Summit man tells of suspect chase, capture
Zachary Angert went to Butler on Sunday to attend a Christmas party.
He ended up thwarting a would-be Grinch who police say snatched the purse from a woman and took off running, armed with a sizable knife.
“I acted on instinct,” said the 29-year-old Summit Township man. “I saw (the suspect) running and thought to myself, ‘I need to get this guy.’”
Aided by several other average Joes turned heroes, Angert helped foil the criminal caper but not before being stabbed in the hand for his trouble.
“They’re all to be commended,” said Butler Deputy Police Chief David Adam of the gang of good Samaritans.
Police arrested the suspected mugger, Zachariah A. Swann, 25, of Butler, who remains in the Butler County Prison on $50,000 bail.
Swann is charged with robbery, aggravated assault and two weapons charges for wielding the large fixed-blade knife.
Angert, owner of a family-operated printing business, on Wednesday spoke about his weekend role as crime fighter.
He was at the Monroe Hotel, where his wife works as a waitress, for her employee Christmas party.

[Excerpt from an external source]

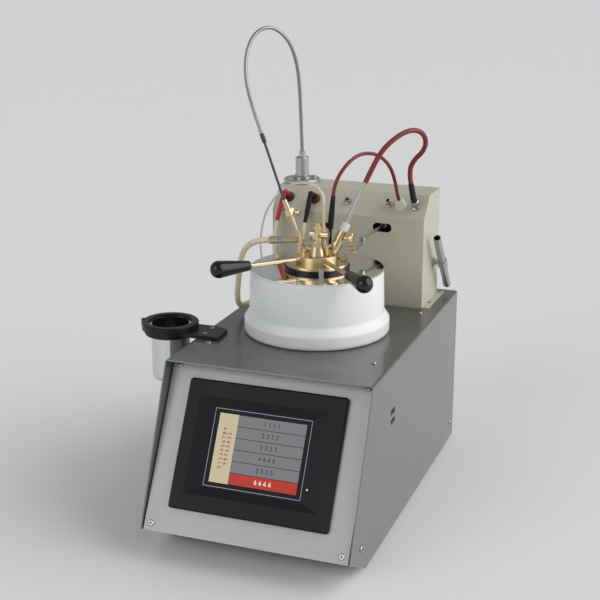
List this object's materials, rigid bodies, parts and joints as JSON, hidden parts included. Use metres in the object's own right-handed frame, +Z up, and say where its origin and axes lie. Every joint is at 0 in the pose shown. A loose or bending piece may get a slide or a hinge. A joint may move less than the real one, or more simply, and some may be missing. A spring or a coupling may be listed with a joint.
{
  "type": "closed-cup flash point tester",
  "caption": "Bench closed-cup flash point tester: sloping touch screen, heated well with stirred brass lid, rear drive tower, test leads and a spare cup holder.",
  "frame": {"origin": "middle of the base tray's underside; the rubber feet hang 8 mm below it", "axes": "+X to the user's right, +Y from the screen to the back, +Z up"},
  "size_m": [0.3654, 0.5124, 0.6282],
  "materials": {
    "cover": "dark grey-green hammertone paint",
    "tray": "light grey paint",
    "panel": "light grey satin anodised",
    "bezel": "black satin moulding",
    "screen": "lit screen behind glass",
    "rubber": "matt black",
    "steel": "turned steel",
    "zinc": "bright nickel plate",
    "mirror_steel": "polished stainless steel",
    "tower": "warm light grey paint",
    "black_plastic": "satin black",
    "dark_metal": "black oxide",
    "white_enamel": "white stoved enamel",
    "bath": "machined",
    "insulator": "black heat-resisting laminate",
    "brass": "turned brass",
    "red_rubber": "soft satin red",
    "black_rubber": "soft satin black",
    "white_plastic": "white",
    "red_cable": "silicone sheath",
    "conduit": "wound steel conduit",
    "clear_tube": "translucent plastic tube",
    "cream_hose": "cream silicone",
    "grip": "moulded black phenolic"
  },
  "bodies": {
    "cabinet": {"cover_shell": "cover", "base_tray": "tray", "rubber_feet": "rubber", "screws": "zinc", "front_panel": "panel", "screen_bezel": "bezel", "screen_glass": "screen", "rear_panels": "tray", "power_inlet": "black_plastic", "data_ports": "steel", "tower_housing": "tower", "motor_flange": "steel", "stirrer_motor": "dark_metal", "shutter_actuator": "dark_metal", "binding_posts": "black_plastic", "red_plug_boot": "red_rubber", "black_plug_boot": "black_rubber", "tower_sockets": "zinc", "round_connector": "white_plastic", "coax_boot": "black_rubber", "parking_tube": "steel", "heat_jacket": "white_enamel", "top_plate": "mirror_steel", "bath_block": "bath", "insulating_ring": "insulator", "test_cup": "brass", "lid_locator": "steel", "hose_fittings": "steel", "cup_holder": "black_plastic", "flex_shaft": "conduit", "probe_cable": "red_cable", "detector_cable": "red_cable", "gas_tube": "clear_tube", "gas_hose": "cream_hose", "red_heater_lead": "cream_hose", "black_heater_lead": "cream_hose"},
    "shutter": {"shutter_plate": "brass"},
    "burner": {"burner_nozzle": "brass"},
    "rod": {"drive_rod": "steel"},
    "link": {"drive_link": "steel"},
    "stirring": {"stirrer": "steel"},
    "rotor": {"motor_rotor": "steel"},
    "loose_cup": {"spare_cup": "mirror_steel"},
    "clamp": {"probe_clamp": "black_plastic"},
    "knob": {"tube_knob": "brass"},
    "rocker": {"power_rocker": "black_plastic"},
    "lid": {"lid_plate": "brass", "lid_collar": "brass", "handle_rods": "steel", "handle_grips": "grip", "stirrer_head": "brass", "guide_tube": "brass", "drive_extension": "dark_metal", "burner_post": "brass", "burner_stem": "brass", "burner_block": "brass", "probe_port": "steel", "probe_ferrule": "white_plastic", "temperature_probe": "steel", "flash_detector": "black_rubber"}
  },
  "joints": [
    {"name": "lid_lift", "type": "slide", "parent": "cabinet", "child": "lid", "axis": [0, 0, 1], "range_m": [0, 0.065], "deforming": ["flex_shaft", "probe_cable", "detector_cable", "gas_tube", "gas_hose"]},
    {"name": "shutter_turn", "type": "hinge", "parent": "lid", "child": "shutter", "pos_m": [0, 0.0134, 0.326], "axis": [0, 0, 1], "range_deg": [0, 20]},
    {"name": "burner_dip", "type": "hinge", "parent": "lid", "child": "burner", "pos_m": [0.0172, 0.0164, 0.346], "axis": [1, 0, 0], "range_deg": [0, 20]},
    {"name": "drive_slide", "type": "slide", "parent": "cabinet", "child": "rod", "axis": [0, 1, 0], "range_m": [0, 0.015]},
    {"name": "link_swing", "type": "hinge", "parent": "rod", "child": "link", "pos_m": [0.0405, 0.086, 0.338], "axis": [0, 0, 1], "range_deg": [-8.5, 0]},
    {"name": "motor_spin", "type": "hinge", "parent": "cabinet", "child": "rotor", "pos_m": [-0.092, 0.206, 0.35], "axis": [0, 0, 1], "continuous": true},
    {"name": "stirrer_spin", "type": "hinge", "parent": "lid", "child": "stirring", "pos_m": [0, 0.0134, 0.31], "axis": [0, 0, 1], "continuous": true},
    {"name": "spare_cup_lift", "type": "slide", "parent": "cabinet", "child": "loose_cup", "axis": [0, 0, 1], "range_m": [0, 0.085]},
    {"name": "probe_clamp_turn", "type": "hinge", "parent": "lid", "child": "clamp", "pos_m": [0.03627, 0.03067, 0.35455], "axis": [1, 0, 0], "continuous": true},
    {"name": "tube_knob_turn", "type": "hinge", "parent": "lid", "child": "knob", "pos_m": [-0.03072, 0.0134, 0.38852], "axis": [1, 0, 0], "continuous": true},
    {"name": "power_switch", "type": "hinge", "parent": "cabinet", "child": "rocker", "pos_m": [0.088, 0.2506, 0.105], "axis": [0, 0, 1], "range_deg": [-18, 0]}
  ],
  "couplings": [
    {"joint": "burner_dip", "follows": "shutter_turn", "ratio": 1},
    {"joint": "drive_slide", "follows": "shutter_turn", "m_per_rad": 0.042972},
    {"joint": "link_swing", "follows": "shutter_turn", "ratio": -0.425},
    {"joint": "stirrer_spin", "follows": "motor_spin", "ratio": 1}
  ]
}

Shortly before 9 p.m., a woman’s screams outside interrupted the holiday spirit.
Angert caught a glimpse of someone running. He went out to take a look, thinking the commotion was nothing more than a fight.
“I heard a lady yelling,” he said. “She was saying, ‘Someone just robbed me.’”
He caught only a glimpse of the woman and would not know until later that it was Bernice Rasely of Butler, who also works at the Monroe Hotel and was there for the party.
Police said Rasely had gone to her car, apparently to get something, when Swann allegedly ambushed her after asking her for a light for his cigarette.
He snapped up her purse and took off in the 100 block of North Monroe Street, police said.
From a distance, the suspected crook, purse in hand and making a getaway gallop, soon came into Angert’s view.
“The adrenaline started to kick in,” Angert recalled.
Before he could process the old advice to look before you leap and think before you act, Angert leaped and acted.
“I was in a full sprint,” he said. As he made his 100-yard dash or so toward the suspect, he hatched a haphazard plan.
“I was thinking I was going to grab him or bear hug him,” Angert recounted.
Others nearby, meanwhile, were also running, just not as fast as Angert, at the suspected robber, who had since ditched the purse.
Seemingly out of nowhere, a car came up and cut off Swann — an intentional driving maneuver by another ordinary citizen wanting to help.
And it worked. It momentarily slowed down the defendant.
“He spun around to avoid the car,” Angert remembered. “He turned and faced me. That’s when I saw the knife.”
By then, however, it was too late to abort the plan.
“I had so much momentum,” Angert said. “I contacted him.” He hit his target with a shoulder.
Swann, in turn, started to swing and flail his right hand, which held the knife.
“I got stabbed,” Angert said. “I saw it hit me but I didn’t know how bad it was.”
The wound in the palm of his right hand, it turned out, wasn’t too bad, maybe a quarter-inch deep.
The defendant immediately assumed a defensive posture against Angert and two or three other men who joined in the confrontation.
“He was saying, ‘Back up. I’m going to kill you. Get away. Leave me alone. I’m going to stab you.’ Stuff like that,” Angert recalled.
“We kept telling him to drop the knife.”
Still swinging and waving the knife around to make his point, the suspect eased backward before turning and making another run for it.
He would make it only some 50 yards before the group of vigilantes, which had swelled to 10, maybe a dozen, had him cornered in a parking lot on North Elm Street.
Angert and another man took the lead and went all in, going for the purported bad guy.
“I punched him,” Angert said. The jab knocked off Swann’s eyeglasses. “I think it dazed him.”
Still, the suspect was not ready to give up his one advantage — the knife.
“He would not let go of that knife,” Angert remembered. “He had a death grip on that thing.”
The other man moved in and scored a spin around, takedown of the suspect. He held down Swann’s shoulders as Angert kept hold of his legs and a third man held his knife-wielding arm at bay.
The trio detained the defendant until police arrived.
It wasn’t until after Swann was taken away in handcuffs, that Angert was able to tend to his wound.
Some residents, pitching in to help in their own way, came out and provided him with peroxide and bandages.
“I’m so proud of how so many people banded together to help,” Angert said in trying to put Sunday’s events into perspective. He finished his reflection with one last thought: “I’m glad (Swann’s) off the street.”